For what it's worth, my 3 year old Intel SSD has had 4,771 GB of writes and the Intel Toolbox says it has 99% of its lifespan left--not that I put much stock in that computation. It's well under half full, so I'm wondering if I'd ever replace it.

They can drop dead like anything else, but as far as I can see, that's less likely to happen than with mechanical drives.
 
If you buy an SSD, it is more likely to fail for any number of reasons before you would hit it's service life. The good news is that recent SSDs are more reliable than earlier models.
 
I've had both spinners and ssd's die on me so in my eyes I'll settle for the ssd speed and use the warranty if I have to.
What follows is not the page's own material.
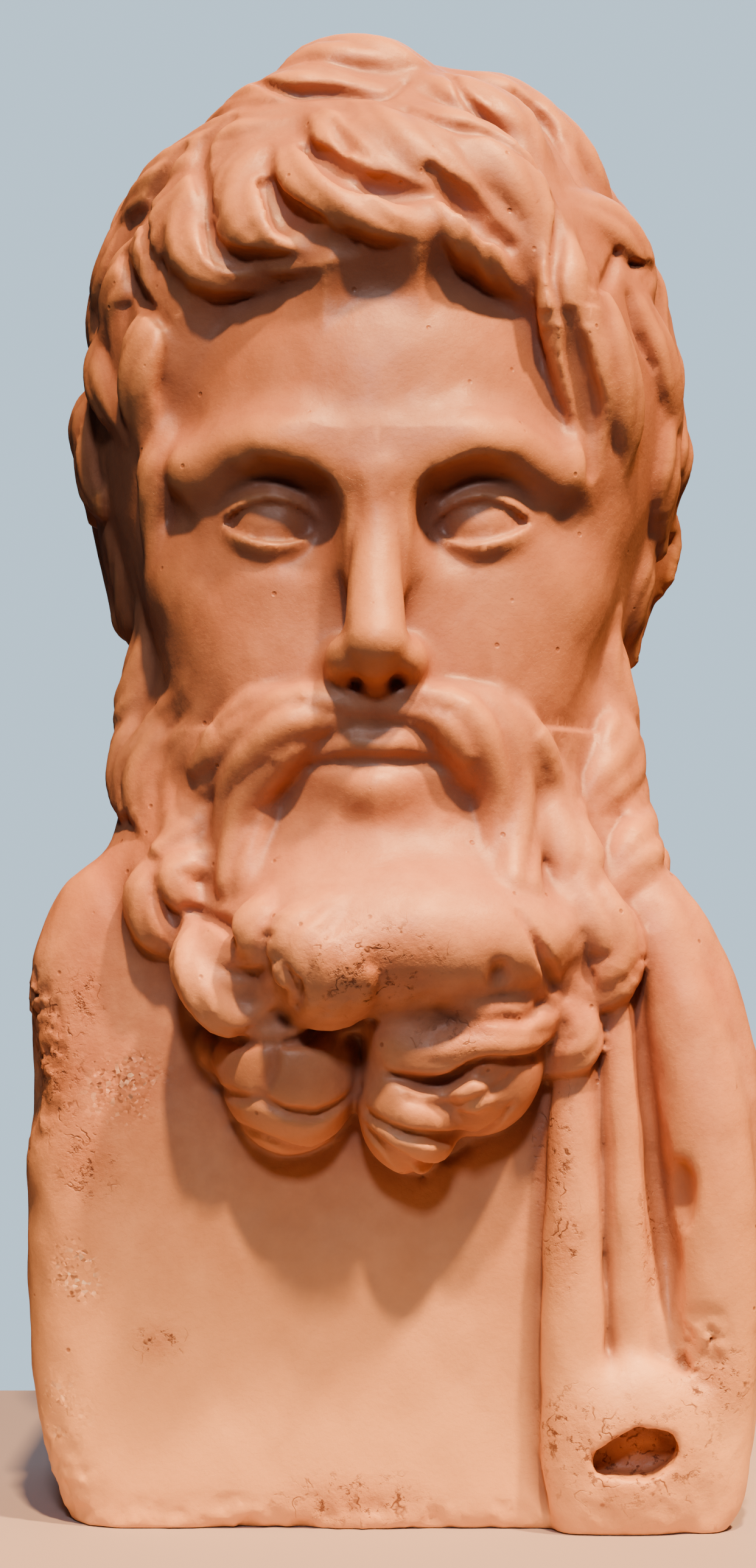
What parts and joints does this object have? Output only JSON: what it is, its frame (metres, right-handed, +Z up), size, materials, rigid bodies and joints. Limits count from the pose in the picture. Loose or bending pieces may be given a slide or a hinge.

I'm contemplating replacing my 600gb vraptor programs drive with a Samsung evo 750 or 1tb drive. If I had the cash I'd go spinnerless in a heartbeat.
 
I'll probably jinx myself on this one, but I have yet to have a SSD fail. OCZ Vertex, OCZ Summit, An intel ssd (from around same time, cant remember model sold to a friend), Samsung 830 and now a Samsung 840 pro (bought used).

The OCZ vertex was especially a pain at the time....firmware flash after firmware flash of updates. They originally did not support trim, then supported a proprietary program to enable trim, to finally support trim native in windows. And most of the flashes were of the destructive nature.